Garrett wrote
I'm estimating a regression on how changing political party platforms
affect
vote shares. I included country-specific dummy variables, and I'm also
using
robust clustered standard errors (clustering on countries) as there's
likely to
be (negative) correlation between parties in vote share.
I first estimated the model without clustering, first with areg, and
then with
regress and a set of dummy variables.

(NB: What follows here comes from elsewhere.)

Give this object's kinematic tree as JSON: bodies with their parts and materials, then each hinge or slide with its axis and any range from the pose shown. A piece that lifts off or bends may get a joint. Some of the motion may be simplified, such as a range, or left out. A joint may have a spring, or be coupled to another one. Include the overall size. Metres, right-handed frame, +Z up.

As expected, the results were
identical.
However, when I add the cluster option it looks like Stata is making
different
corrections to the degrees of freedom in the t-test for statistical
significance in these models, as well as doing some other things
differently
He compared
Regression with robust standard errors Number of obs = 158
F( 5, 7) = .
Prob > F = .
R-squared = 0.1477
Number of clusters (ctrynum) = 8 Root MSE = 4.5572
Regression with robust standard errors Number of obs = 158
F( 5, 144) = 12.84
Prob > F = 0.0000
R-squared = 0.1477
Adj R-squared = 0.0707
Root MSE = 4.5572
(standard errors adjusted for clustering on ctrynum)
-----------------------------------------------------------------------
| Robust
vgain | Coef. Std. Err. t P>|t| [95% Conf. Interval]

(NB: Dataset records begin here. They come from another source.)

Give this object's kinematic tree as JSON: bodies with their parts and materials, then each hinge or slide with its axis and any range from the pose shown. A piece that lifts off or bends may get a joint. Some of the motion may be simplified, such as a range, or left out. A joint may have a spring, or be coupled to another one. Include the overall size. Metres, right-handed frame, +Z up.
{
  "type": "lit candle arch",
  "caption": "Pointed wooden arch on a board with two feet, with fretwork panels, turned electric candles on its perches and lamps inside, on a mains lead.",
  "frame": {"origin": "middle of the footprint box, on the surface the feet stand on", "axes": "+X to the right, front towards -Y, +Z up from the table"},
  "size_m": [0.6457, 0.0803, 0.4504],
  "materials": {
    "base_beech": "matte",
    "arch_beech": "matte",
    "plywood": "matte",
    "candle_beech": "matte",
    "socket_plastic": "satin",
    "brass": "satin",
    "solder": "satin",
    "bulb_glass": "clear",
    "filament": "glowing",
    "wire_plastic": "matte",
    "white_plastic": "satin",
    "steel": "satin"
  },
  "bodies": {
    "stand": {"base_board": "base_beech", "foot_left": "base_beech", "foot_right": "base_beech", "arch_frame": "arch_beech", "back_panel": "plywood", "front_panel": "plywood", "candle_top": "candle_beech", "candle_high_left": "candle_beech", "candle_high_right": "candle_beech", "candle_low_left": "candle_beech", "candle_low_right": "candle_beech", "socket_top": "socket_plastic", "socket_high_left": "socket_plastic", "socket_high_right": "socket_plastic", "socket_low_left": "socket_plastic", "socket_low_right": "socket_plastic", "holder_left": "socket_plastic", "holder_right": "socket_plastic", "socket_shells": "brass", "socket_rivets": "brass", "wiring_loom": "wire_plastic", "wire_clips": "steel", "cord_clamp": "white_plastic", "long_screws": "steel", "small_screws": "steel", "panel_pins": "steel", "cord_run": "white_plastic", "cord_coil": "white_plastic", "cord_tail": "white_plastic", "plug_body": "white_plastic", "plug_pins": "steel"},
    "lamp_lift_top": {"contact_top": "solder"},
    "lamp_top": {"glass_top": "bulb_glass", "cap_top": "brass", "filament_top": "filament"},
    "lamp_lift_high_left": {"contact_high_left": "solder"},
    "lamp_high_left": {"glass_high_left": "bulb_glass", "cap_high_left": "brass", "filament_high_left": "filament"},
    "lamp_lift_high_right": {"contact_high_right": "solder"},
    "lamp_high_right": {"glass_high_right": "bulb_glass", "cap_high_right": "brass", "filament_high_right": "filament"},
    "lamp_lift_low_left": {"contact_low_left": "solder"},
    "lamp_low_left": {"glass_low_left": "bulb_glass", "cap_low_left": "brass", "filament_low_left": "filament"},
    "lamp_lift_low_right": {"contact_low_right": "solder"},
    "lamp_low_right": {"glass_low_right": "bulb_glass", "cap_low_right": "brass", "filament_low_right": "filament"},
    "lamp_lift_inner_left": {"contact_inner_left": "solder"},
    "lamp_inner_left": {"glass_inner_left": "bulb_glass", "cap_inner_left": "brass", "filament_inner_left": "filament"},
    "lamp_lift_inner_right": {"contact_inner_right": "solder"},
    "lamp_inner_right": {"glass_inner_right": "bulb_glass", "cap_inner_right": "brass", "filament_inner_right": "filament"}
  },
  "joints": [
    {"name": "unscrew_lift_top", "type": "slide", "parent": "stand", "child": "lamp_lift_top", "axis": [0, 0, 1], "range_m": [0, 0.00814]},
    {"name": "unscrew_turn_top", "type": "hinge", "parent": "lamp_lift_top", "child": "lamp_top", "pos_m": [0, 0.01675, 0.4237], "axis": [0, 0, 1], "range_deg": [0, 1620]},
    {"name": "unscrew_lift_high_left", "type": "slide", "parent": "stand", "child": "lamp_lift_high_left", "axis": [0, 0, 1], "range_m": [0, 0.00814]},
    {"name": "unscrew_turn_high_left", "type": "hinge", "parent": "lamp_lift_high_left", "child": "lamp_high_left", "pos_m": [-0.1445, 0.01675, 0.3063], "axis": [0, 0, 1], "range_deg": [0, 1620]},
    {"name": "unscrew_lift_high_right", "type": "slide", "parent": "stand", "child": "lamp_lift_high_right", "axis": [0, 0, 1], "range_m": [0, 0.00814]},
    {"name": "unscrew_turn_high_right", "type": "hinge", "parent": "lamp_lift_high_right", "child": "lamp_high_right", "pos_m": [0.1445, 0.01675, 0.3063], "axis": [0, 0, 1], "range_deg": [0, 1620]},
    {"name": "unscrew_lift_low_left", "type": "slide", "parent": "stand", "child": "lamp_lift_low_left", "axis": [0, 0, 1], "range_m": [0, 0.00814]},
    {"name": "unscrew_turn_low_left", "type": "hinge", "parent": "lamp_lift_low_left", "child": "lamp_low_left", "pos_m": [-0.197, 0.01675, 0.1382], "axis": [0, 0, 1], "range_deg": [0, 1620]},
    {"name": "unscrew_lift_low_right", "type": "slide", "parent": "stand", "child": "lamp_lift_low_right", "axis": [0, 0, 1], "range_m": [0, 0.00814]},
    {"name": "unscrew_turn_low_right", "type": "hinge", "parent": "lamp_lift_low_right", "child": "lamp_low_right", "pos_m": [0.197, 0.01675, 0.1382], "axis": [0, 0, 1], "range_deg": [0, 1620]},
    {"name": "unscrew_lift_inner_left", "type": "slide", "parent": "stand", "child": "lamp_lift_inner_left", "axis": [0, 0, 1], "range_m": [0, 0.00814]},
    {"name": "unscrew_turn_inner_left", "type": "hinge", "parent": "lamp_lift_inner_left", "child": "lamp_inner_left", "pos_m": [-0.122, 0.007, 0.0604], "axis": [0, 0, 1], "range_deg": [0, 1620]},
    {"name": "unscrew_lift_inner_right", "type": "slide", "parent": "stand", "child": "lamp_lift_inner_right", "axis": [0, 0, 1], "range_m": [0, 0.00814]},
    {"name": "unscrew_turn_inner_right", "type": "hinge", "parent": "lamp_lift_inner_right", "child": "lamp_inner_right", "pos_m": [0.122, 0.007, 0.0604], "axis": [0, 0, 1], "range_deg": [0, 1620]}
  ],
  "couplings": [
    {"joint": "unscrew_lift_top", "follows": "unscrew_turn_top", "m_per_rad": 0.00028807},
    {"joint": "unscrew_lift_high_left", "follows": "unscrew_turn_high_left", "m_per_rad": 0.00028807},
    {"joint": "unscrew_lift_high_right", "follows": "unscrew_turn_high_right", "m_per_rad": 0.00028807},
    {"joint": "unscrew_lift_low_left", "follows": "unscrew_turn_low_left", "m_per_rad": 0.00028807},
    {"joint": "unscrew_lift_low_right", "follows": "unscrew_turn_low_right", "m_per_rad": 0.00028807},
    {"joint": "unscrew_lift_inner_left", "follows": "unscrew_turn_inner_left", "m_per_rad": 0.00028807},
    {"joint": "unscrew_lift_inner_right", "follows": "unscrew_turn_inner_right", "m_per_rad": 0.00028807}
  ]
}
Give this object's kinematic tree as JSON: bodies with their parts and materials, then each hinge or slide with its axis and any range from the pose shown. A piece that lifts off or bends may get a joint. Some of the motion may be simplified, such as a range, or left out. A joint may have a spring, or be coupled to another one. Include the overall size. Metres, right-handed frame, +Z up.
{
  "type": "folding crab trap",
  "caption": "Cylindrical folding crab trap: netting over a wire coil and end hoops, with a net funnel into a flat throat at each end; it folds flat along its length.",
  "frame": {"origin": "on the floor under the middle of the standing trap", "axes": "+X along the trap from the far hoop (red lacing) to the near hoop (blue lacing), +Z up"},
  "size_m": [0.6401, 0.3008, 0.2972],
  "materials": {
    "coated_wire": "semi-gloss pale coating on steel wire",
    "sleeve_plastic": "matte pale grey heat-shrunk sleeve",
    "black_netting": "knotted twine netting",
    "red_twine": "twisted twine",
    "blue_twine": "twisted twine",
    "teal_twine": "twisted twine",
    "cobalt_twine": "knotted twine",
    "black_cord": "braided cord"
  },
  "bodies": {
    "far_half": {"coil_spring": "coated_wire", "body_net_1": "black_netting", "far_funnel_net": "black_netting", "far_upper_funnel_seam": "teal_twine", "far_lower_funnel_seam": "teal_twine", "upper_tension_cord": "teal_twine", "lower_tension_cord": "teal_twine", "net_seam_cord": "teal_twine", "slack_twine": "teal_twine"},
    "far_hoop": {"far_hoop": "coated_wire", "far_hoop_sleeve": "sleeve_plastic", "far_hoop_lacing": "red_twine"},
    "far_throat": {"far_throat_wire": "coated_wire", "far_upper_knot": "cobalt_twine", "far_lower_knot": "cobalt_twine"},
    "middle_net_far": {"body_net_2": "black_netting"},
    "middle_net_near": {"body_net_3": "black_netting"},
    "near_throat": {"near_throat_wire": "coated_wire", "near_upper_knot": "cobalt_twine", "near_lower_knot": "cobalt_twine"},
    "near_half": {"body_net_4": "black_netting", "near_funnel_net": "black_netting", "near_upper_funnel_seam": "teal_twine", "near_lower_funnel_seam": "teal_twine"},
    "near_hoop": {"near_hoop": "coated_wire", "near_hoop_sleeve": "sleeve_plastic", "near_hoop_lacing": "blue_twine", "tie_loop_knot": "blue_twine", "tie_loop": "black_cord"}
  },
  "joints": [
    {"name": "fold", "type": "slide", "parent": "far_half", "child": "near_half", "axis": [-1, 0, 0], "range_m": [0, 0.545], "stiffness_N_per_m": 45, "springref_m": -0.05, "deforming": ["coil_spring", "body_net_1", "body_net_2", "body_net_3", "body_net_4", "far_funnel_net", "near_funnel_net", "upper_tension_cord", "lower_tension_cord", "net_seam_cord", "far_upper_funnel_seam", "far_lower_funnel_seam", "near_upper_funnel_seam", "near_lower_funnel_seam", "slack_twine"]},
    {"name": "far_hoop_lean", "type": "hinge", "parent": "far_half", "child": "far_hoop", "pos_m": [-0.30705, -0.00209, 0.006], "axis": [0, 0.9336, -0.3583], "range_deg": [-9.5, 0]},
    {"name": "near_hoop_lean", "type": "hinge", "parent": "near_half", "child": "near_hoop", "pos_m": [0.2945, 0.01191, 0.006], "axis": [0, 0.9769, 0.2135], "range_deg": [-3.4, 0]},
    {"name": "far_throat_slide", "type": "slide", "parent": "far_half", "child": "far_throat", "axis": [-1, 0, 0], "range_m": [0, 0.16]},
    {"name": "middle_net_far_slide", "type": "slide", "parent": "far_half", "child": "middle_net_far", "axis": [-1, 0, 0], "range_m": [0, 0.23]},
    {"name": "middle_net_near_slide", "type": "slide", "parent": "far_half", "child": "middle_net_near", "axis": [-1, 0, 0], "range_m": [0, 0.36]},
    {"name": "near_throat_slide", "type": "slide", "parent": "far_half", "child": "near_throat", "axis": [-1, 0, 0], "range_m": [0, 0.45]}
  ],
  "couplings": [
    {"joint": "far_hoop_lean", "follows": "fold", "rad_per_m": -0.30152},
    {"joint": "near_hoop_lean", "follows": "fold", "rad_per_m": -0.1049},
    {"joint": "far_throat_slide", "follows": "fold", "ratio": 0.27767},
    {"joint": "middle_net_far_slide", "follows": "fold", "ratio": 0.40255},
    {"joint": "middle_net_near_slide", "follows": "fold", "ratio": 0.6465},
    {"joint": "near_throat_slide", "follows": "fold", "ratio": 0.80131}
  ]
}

-------------+---------------------------------------------------------
vgainone | -.1540838 .0951223 -1.62 0.107 -.3421002 .0339326
and wondered why the tail probs of the t-values were different.
. di 2*ttail(7,1.62)
.14926394
. di 2*ttail(144,1.62)
.10742019
In the first case, the t's are calculated with 7 d.f. (number of
clusters, 8, less one).
In the second case, they are calculated with 144 d.f. (which appears to
be 7 + (8-1) = 14 less than the 158 obs.)
I imagine the issue is that areg with absorb and cluster set to the
same variable recognizes what is going on; regress, with the country
dummies, does not figure out that this is the same as 'absorbing' the
country indicator.